Design Expert, Good Taste Purveyor, Product Guy

Transcript

Lesson: Designing Your Experience with Jeff Veen

Step #3 Customer: Learning to profile and plan for your customers

We had a pretty broad sense of our definition for customers when we were building Typekit. It went for everything to big, big enterprise stuff like we were on the New York Times website, and AOL.com and stuff like that; very, very enterprise deals to the individual web designers.

But even farther removed, I would say, to doing integration and things like WordPress where people used a font menu like they would in Microsoft Word. They didn't need to know anything about the technology. And that was deliberate for two reasons. One, we were just so ambitious. Day one of Typekit, we thought, "Let's put fonts on every single page on the web. All right what kinds of pages are there?"

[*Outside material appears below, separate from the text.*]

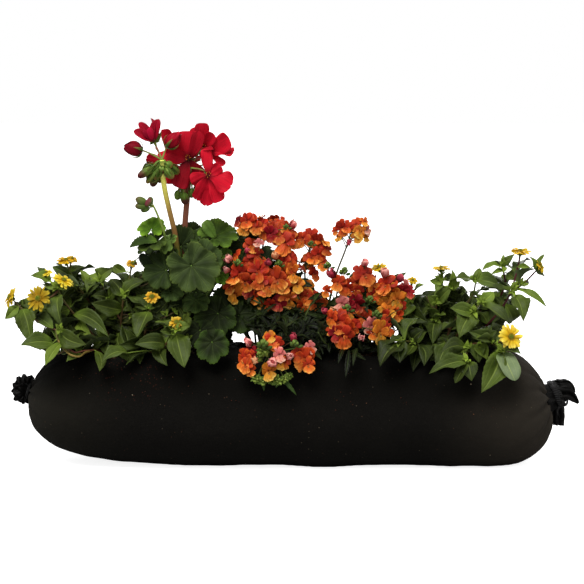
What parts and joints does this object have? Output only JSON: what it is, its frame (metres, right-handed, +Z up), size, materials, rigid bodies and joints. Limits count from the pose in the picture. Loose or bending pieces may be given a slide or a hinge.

We just looked at where people were publishing and how and decided to try for all of them, but took and approach of "Let's go after the geekiest like alpha designer," the people that like hand code to get their designs like really technical. If we can build something for them, and then figure out how to trickle it down in a user experience, it works for everybody. I think that will be really great as oppose to "Oh, just make something for consumers, and then we'll see if we can sell it elsewhere."

Kind of the other way around that was also deliberate, but again, we had had a lot of experience in that web design world, that community there, and understood the needs of that very contemporary designer. But allowed us to build an incredibly sophisticated platform that would work in all kinds of contexts. So that worked really well.